Monika Herrmann zum Görlitzer Park in Berlin: "Können Dealern den Aufenthalt im Park nicht verbieten"

Drogenhandel, Gentrifizierung, Autonome: Die Probleme von Friedrichshain-Kreuzberg werden bald in der ganzen Stadt sichtbar, sagt Bezirksbürgermeisterin Monika Herrmann.

Friedrichshain-Kreuzberg ist so groß wie Augsburg oder Gelsenkirchen. Wie erklärt man jemandem von dort, wie dieser Bezirk tickt?
Friedrichshain-Kreuzberg ist der bekannteste und beliebteste Bezirk Berlins. Es ist der kleinste und der am dichtesten besiedelte. Hier leben Menschen, die sich nicht gern von oben regieren lassen, sondern mitreden wollen. Aber so rumpelig, wie es gerne dargestellt wird, ist es bei uns dann doch nicht. Friedrichshain-Kreuzberg wird manchmal so verkauft, als würden hier keine Regeln herrschen. Es gibt sie aber, vor allem Regeln des Zusammenlebens.

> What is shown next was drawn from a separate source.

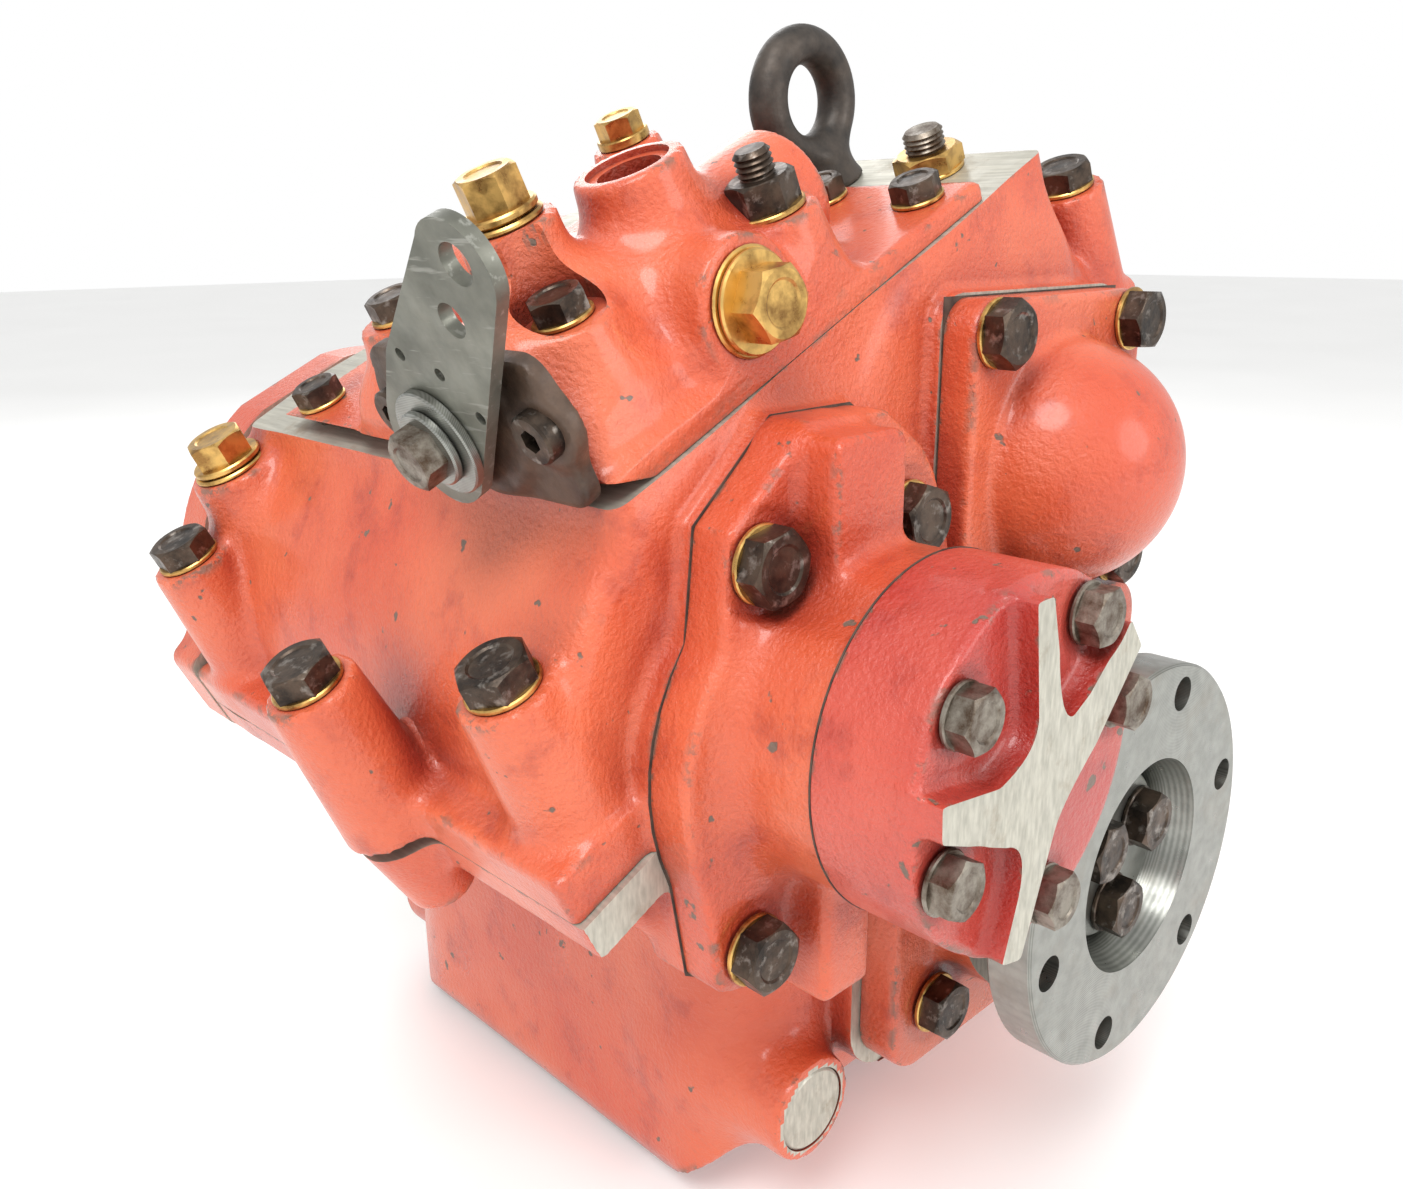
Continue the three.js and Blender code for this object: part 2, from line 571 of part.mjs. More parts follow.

Die große Zahl an Dealern in der Nähe der Partyzonen sowie Raubüberfälle und ein Konflikt mit autonomen Hausbesetzern beschäftigen viele Anwohner. Geht der Bezirk nicht gerade kaputt?
Friedrichshain-Kreuzberg ist ein Seismograf für die Metropole Berlin. Wir haben hier alles gebündelt und auf einmal: Lebensentwürfe von der Wagenburg bis zum Penthouse. Was wir erleben, sind die Spannungen, die dadurch entstehen. Und das wird Berlin in den nächsten Jahren in Gänze erleben. Auch die Auseinandersetzung mit dem Tourismus wird bald andere Stadtteile erreichen.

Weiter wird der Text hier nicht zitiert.